Yoo tried to return by flying into Incheon International Airport in February 2002 but was stopped on the grounds of the Justice Ministry’s decision. He stayed at the airport for six hours and flew back to the United States. He was allowed to enter Korea for three days in June 2003, for the funeral of his fiancée’s father, and has not been in the country since.

In 2015, Yoo filed a suit against the Korean Consulate in Los Angeles after it refused to issue him an F-4 visa, which is given to overseas Koreans. He says he made mistakes when he was young, but it is unlawful to ban him from entering the country.

The rulings against Yoo in the district court in 2016 and the original ruling by the Seoul High Court in 2017 were based on Article 11 of the Immigration Act, which prohibits people who are “highly likely to commit any act detrimental to the interests of the Republic of Korea or public safety.” The initial ruling stated that Yoo may “discourage active soldiers’ morale.”

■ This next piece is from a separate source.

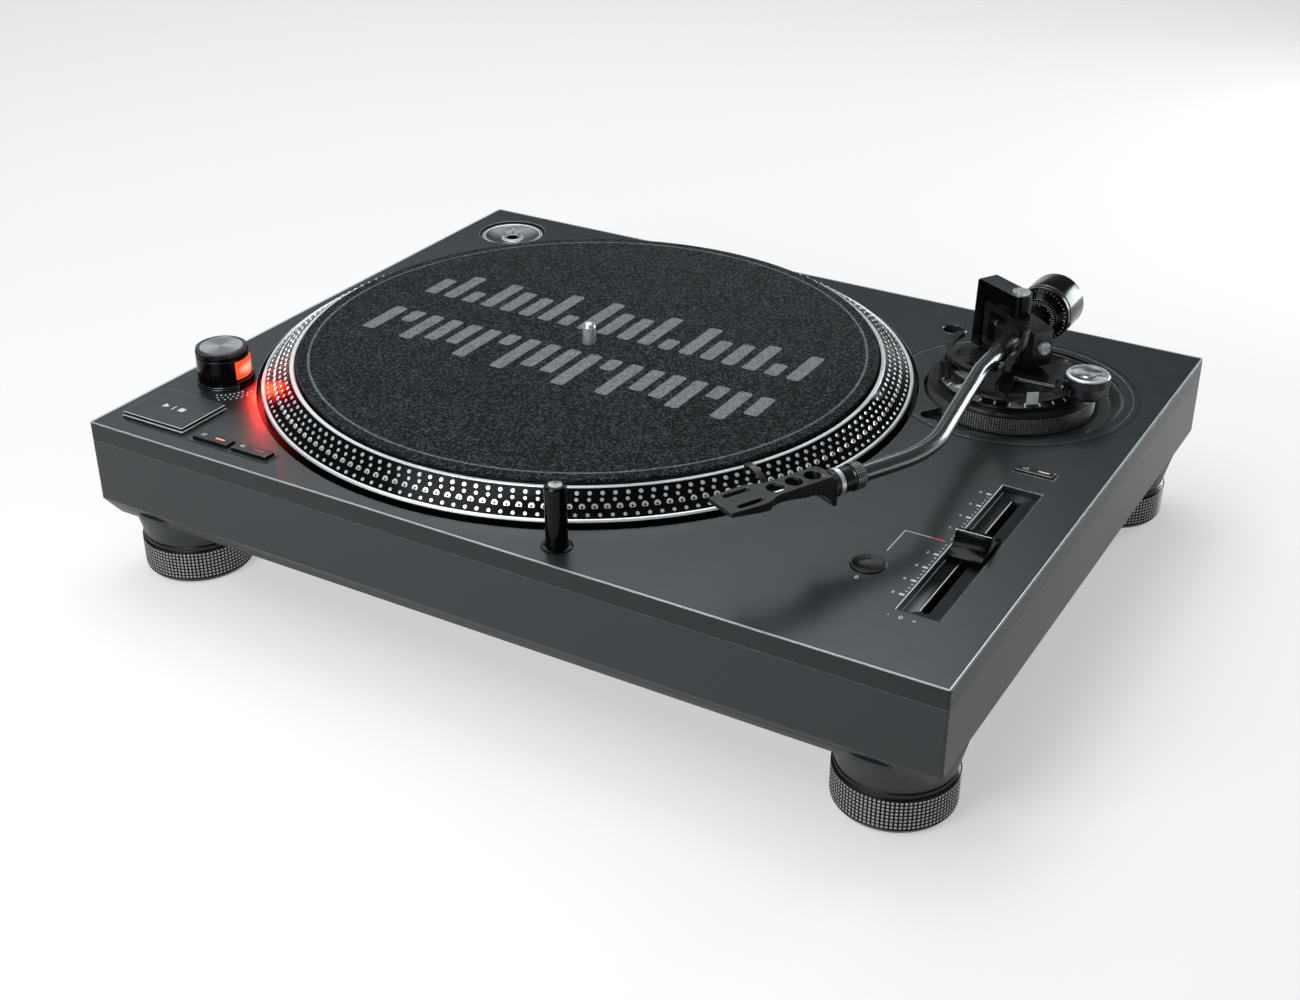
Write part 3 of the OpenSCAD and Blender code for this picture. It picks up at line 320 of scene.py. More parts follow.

But the Supreme Court ruled in July that it was “unlawful for the Korean Consulate to deny his visa just because [the Korean government] determined that he should not be able to enter Korea 13 years and seven months ago, without considering any other factors.”

Friday’s ruling by the Seoul High Court resurrected the issue after nearly two decades. Some Korean men in their late 30s, who were infuriated at the time, are now less exercised.

“I don’t really care whether Yoo is allowed back into Korea or not,” said Lee Man-soo, a 35-year-old banker from Seoul. “When I was younger, I guess it angered me, but I think we can allow him in now.”

Lee Gilmaro, a 36-year-old computer programmer in Seoul, who was exempted from military service because of kidney trouble, said he didn’t even pay attention to the news.

“I guess people like me who didn’t serve in the military will probably be unconcerned with this case.”
But some in their 20s showed that the passions still run high.

“Is this a country?” wrote one netizen in an online comment after identifying himself as a 20-something-year-old. “How can a proper country accept a man who abandoned it to dodge military service? This country is doomed.”